**OBJECTIVE**
Nothing should be output except the lines from the one containing "Write part 2 of" through the one containing "add(cap_bolt)", both ends included, each repeated exactly.

::: AVAILABLE DATA

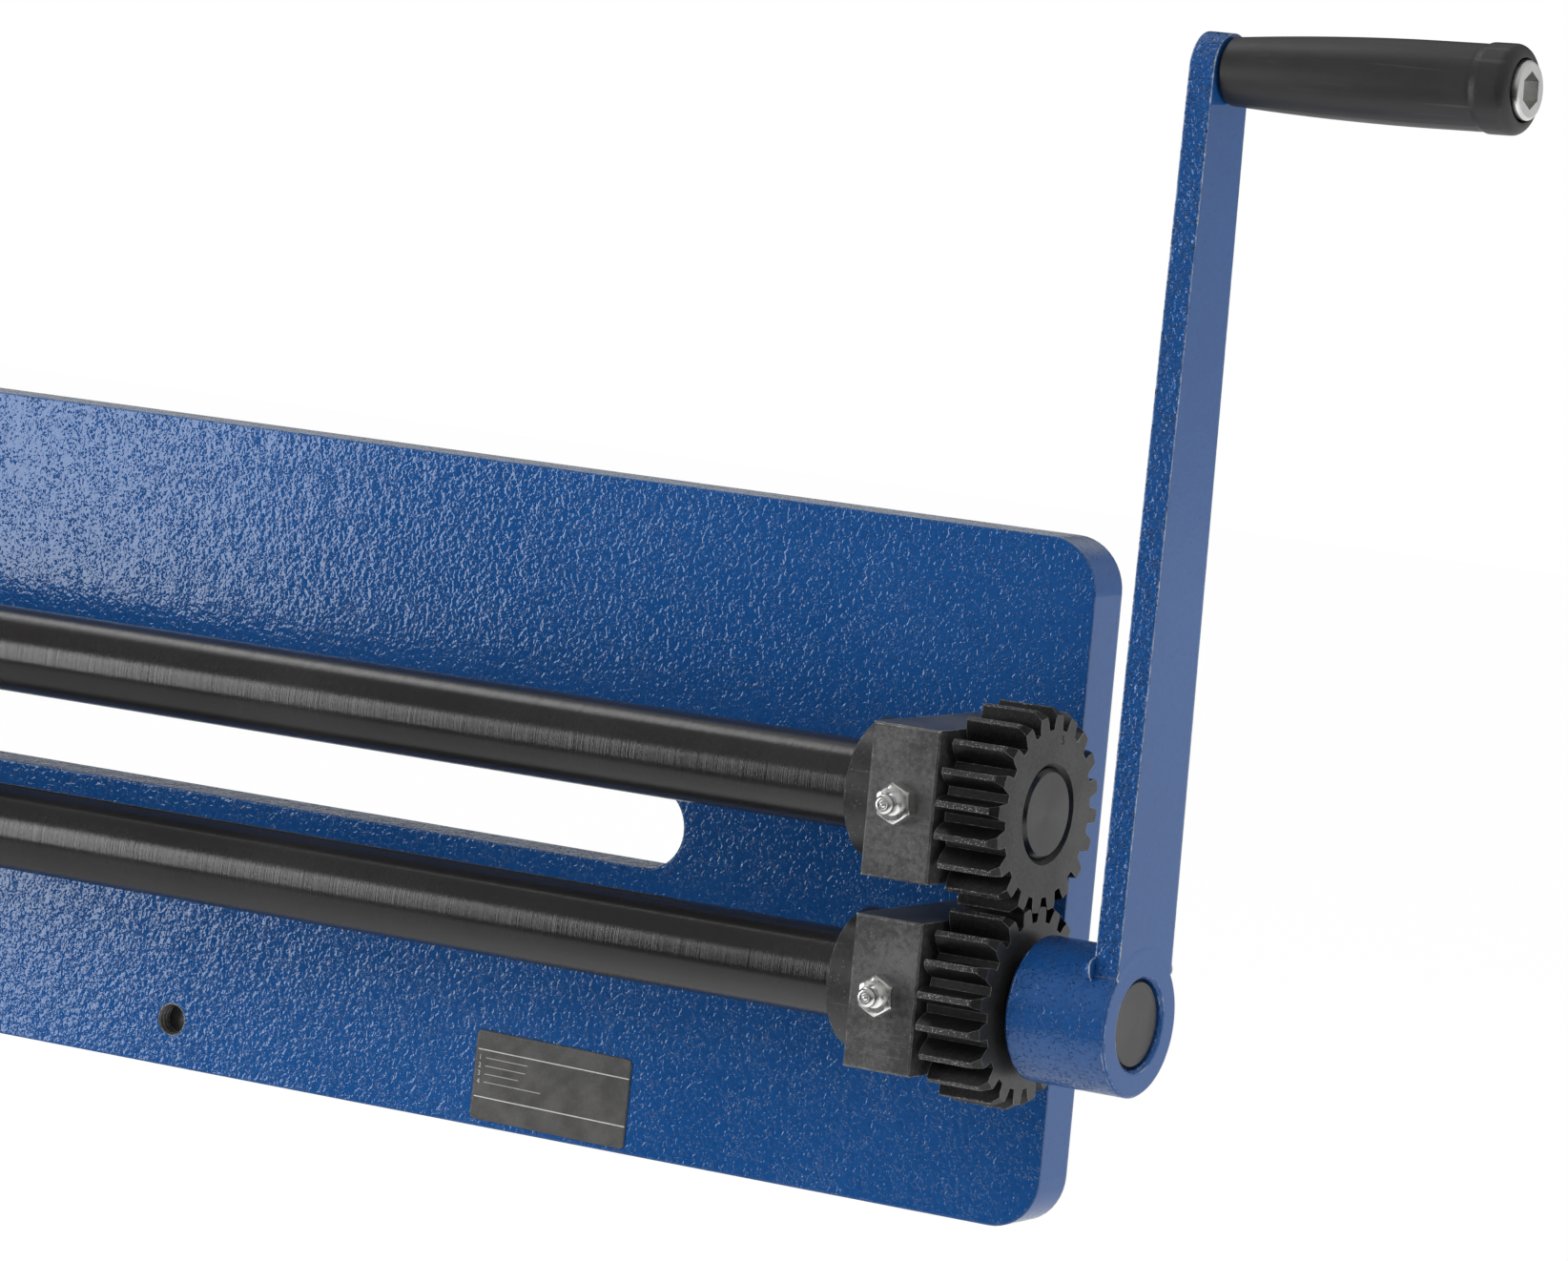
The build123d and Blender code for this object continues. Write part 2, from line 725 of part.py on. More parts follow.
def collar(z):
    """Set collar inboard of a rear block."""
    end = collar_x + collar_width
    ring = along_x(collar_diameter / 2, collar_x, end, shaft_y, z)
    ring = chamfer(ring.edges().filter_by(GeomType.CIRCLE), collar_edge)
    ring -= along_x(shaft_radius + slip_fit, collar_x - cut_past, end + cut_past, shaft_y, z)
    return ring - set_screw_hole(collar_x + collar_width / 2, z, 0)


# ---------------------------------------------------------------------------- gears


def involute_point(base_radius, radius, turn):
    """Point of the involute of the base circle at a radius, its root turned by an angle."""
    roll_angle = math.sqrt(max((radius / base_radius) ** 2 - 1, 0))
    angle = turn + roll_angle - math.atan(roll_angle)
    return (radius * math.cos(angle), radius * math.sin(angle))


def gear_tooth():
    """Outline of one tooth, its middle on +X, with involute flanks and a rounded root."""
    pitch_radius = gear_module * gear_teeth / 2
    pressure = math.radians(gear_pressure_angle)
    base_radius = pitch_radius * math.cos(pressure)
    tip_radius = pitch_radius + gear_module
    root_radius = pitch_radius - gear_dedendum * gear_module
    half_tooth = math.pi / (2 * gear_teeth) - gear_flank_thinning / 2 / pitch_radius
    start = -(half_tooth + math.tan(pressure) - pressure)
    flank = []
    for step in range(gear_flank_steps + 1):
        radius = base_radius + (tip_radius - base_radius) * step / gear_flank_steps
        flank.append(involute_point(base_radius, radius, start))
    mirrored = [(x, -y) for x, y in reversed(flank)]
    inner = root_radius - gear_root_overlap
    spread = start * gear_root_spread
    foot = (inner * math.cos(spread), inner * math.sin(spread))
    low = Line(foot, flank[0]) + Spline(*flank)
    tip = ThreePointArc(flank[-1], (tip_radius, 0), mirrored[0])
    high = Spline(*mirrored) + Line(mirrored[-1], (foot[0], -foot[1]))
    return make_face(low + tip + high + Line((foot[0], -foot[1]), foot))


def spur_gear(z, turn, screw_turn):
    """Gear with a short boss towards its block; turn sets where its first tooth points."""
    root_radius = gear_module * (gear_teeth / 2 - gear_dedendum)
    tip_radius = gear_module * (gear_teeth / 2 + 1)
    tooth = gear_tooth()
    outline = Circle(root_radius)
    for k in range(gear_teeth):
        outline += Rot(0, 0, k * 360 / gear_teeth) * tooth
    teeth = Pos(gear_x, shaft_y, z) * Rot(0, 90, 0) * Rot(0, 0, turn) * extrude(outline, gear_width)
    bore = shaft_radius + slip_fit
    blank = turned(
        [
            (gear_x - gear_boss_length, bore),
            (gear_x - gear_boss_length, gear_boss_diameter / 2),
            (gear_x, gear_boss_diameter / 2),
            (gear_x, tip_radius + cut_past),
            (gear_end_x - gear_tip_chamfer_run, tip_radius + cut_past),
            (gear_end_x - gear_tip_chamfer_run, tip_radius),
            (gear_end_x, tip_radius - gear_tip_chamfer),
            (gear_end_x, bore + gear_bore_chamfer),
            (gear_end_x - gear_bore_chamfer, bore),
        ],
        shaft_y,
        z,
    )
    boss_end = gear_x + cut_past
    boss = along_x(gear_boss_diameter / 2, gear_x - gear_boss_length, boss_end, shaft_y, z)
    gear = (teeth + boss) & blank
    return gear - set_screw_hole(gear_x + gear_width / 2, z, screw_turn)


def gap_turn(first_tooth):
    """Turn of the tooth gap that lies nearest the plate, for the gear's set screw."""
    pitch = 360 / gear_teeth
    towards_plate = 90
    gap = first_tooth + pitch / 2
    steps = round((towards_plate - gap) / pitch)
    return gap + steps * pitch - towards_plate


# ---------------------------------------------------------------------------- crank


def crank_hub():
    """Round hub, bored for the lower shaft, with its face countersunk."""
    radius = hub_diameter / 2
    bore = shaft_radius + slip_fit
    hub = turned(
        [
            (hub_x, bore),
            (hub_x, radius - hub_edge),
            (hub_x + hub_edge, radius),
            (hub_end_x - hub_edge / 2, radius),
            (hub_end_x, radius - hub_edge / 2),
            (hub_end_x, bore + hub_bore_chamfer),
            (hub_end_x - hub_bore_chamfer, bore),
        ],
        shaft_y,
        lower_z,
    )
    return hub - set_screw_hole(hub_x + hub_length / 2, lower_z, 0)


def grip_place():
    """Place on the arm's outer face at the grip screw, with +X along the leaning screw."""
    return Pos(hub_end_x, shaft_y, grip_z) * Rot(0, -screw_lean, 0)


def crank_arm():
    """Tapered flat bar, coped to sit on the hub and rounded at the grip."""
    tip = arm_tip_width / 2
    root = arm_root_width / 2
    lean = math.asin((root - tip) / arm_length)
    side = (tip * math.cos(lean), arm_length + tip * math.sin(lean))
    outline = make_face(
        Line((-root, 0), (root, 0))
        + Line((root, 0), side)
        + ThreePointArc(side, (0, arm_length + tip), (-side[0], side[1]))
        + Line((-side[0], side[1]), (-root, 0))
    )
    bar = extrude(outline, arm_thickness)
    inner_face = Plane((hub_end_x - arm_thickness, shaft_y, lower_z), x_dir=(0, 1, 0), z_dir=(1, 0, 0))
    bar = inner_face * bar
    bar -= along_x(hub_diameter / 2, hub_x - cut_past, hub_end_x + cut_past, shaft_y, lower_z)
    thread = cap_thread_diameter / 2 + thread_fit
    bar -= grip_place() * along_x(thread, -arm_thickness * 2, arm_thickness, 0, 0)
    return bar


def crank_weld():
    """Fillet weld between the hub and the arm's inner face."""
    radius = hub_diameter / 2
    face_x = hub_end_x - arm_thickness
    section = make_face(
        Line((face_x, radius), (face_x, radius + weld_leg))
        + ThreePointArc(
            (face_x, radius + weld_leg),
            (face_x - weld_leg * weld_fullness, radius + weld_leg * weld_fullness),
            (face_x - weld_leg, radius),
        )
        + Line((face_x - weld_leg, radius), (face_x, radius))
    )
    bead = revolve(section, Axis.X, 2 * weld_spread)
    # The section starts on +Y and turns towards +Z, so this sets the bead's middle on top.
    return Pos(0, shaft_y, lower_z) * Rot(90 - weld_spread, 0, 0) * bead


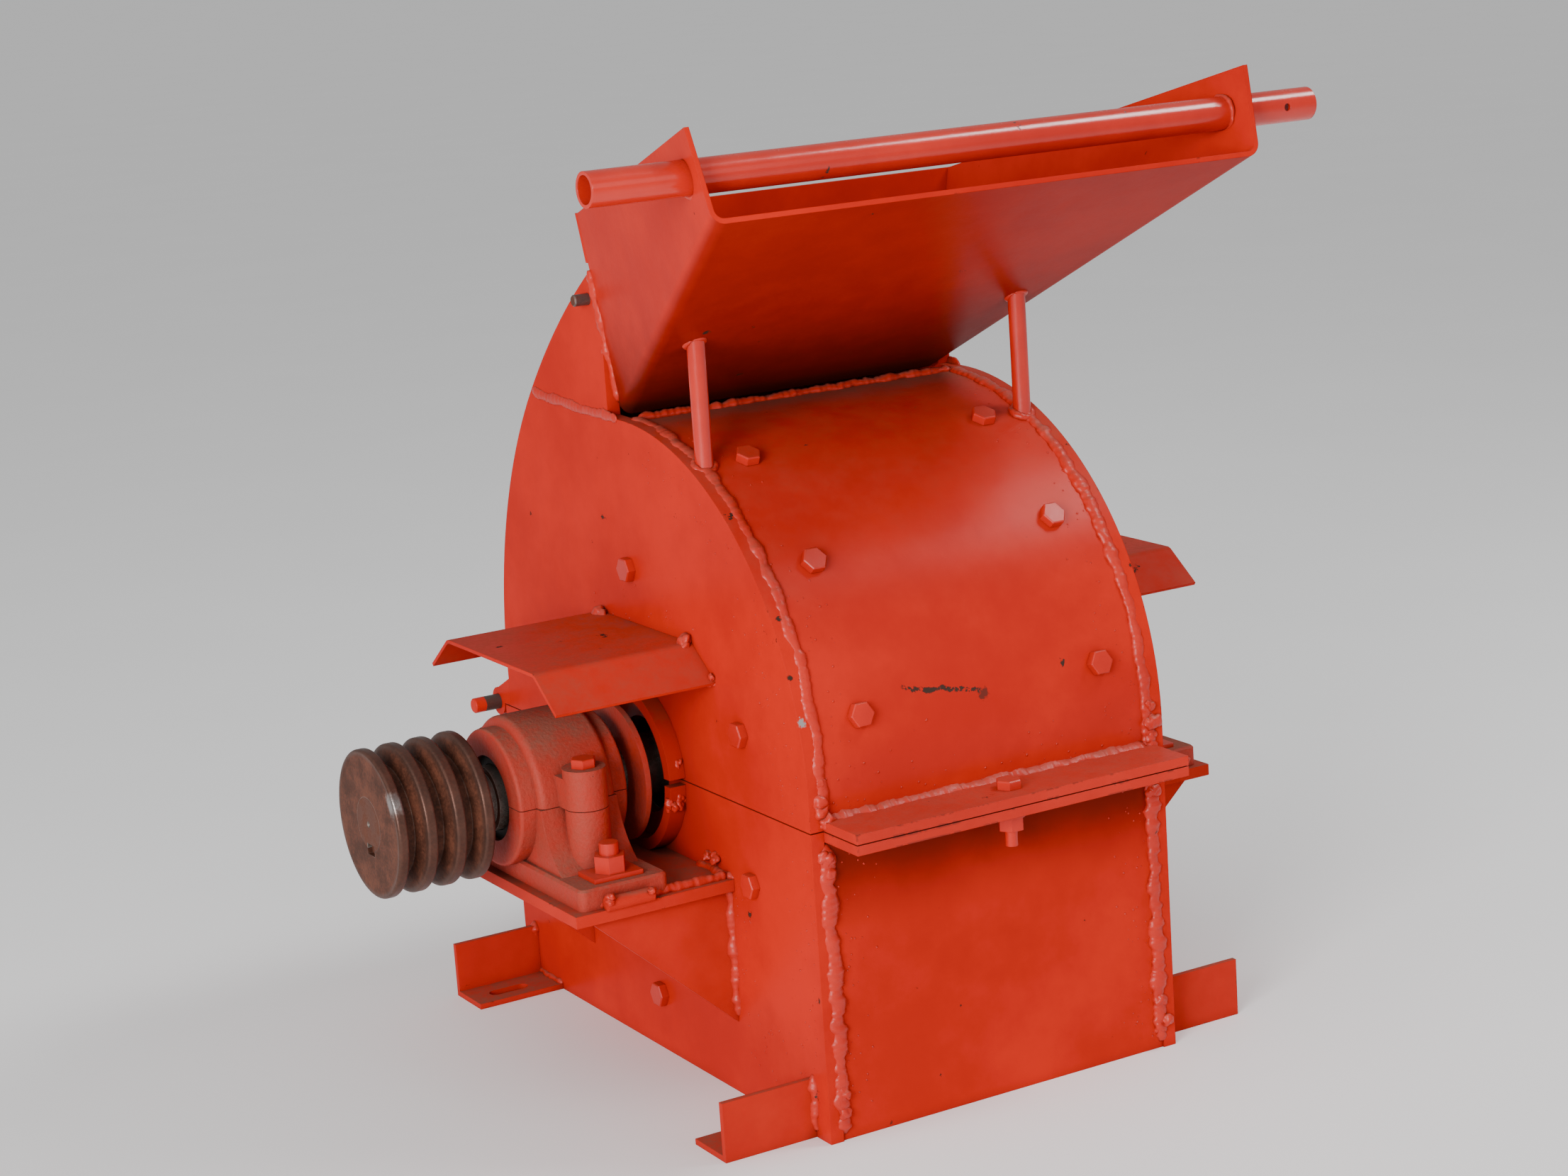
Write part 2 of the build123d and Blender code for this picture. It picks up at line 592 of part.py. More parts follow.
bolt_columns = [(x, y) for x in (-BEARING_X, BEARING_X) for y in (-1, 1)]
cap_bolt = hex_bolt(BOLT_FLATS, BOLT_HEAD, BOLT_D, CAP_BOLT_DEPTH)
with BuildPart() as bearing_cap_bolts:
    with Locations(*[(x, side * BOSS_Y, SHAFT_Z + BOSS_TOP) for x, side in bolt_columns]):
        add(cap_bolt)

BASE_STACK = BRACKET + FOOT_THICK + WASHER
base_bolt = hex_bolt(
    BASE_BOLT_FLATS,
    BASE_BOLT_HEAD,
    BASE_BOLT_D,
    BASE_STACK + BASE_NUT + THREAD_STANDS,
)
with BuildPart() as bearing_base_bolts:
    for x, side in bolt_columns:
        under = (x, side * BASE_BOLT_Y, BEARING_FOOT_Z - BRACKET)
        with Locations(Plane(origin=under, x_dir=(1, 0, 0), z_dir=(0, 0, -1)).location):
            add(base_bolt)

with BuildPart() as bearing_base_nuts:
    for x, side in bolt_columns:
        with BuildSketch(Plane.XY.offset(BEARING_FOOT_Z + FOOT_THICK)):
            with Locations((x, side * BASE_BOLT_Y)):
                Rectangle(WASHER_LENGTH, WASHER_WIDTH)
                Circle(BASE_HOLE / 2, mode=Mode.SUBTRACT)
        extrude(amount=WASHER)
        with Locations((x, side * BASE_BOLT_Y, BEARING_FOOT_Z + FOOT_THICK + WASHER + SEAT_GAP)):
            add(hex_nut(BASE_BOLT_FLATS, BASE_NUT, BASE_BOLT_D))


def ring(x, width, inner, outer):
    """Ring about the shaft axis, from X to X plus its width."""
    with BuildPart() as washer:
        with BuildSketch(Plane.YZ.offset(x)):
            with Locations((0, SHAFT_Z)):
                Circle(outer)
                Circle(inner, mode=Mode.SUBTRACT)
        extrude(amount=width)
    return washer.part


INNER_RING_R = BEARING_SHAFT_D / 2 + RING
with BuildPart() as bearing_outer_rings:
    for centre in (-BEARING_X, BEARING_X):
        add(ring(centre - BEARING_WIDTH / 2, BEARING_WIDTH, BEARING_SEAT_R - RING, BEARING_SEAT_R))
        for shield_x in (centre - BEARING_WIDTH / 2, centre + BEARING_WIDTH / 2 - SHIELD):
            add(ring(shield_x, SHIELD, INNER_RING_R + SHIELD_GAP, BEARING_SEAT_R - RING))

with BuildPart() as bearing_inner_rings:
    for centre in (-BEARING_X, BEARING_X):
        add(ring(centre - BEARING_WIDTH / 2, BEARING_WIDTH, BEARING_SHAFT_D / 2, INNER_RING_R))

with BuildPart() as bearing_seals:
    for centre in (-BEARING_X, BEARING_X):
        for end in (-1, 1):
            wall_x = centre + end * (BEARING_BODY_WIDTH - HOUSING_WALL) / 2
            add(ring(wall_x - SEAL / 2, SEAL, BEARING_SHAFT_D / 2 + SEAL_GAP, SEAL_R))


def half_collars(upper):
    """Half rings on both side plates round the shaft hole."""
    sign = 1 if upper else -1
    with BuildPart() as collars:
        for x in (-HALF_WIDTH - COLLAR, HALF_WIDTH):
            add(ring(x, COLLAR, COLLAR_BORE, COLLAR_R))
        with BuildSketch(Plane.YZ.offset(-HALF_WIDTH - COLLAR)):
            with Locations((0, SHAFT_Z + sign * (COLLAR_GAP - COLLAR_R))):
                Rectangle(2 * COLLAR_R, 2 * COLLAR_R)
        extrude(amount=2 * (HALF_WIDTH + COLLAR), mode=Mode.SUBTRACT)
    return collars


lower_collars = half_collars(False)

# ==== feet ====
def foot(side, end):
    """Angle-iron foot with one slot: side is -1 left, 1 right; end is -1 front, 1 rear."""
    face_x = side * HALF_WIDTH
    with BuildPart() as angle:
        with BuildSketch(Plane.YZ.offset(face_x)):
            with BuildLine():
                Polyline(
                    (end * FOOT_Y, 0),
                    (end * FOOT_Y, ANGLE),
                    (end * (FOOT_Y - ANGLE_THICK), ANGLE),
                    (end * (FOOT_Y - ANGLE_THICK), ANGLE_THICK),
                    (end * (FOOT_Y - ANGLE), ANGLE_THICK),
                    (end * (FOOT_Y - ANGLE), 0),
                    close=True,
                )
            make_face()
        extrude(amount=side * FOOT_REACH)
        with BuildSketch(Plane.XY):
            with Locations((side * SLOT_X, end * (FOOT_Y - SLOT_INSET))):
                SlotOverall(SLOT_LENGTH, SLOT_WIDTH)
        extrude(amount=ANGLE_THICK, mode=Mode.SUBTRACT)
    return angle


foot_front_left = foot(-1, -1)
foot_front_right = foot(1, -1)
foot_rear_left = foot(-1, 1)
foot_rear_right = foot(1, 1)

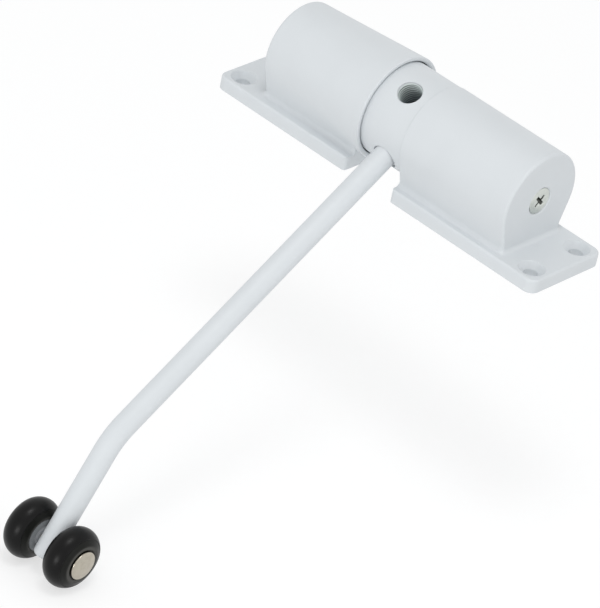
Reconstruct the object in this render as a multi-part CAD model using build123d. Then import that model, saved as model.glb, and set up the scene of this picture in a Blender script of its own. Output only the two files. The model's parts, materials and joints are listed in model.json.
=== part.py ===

::::::

**REPLY**
Write part 2 of the build123d and Blender code for this picture. It picks up at line 592 of part.py. More parts follow.
bolt_columns = [(x, y) for x in (-BEARING_X, BEARING_X) for y in (-1, 1)]
cap_bolt = hex_bolt(BOLT_FLATS, BOLT_HEAD, BOLT_D, CAP_BOLT_DEPTH)
with BuildPart() as bearing_cap_bolts:
    with Locations(*[(x, side * BOSS_Y, SHAFT_Z + BOSS_TOP) for x, side in bolt_columns]):
        add(cap_bolt)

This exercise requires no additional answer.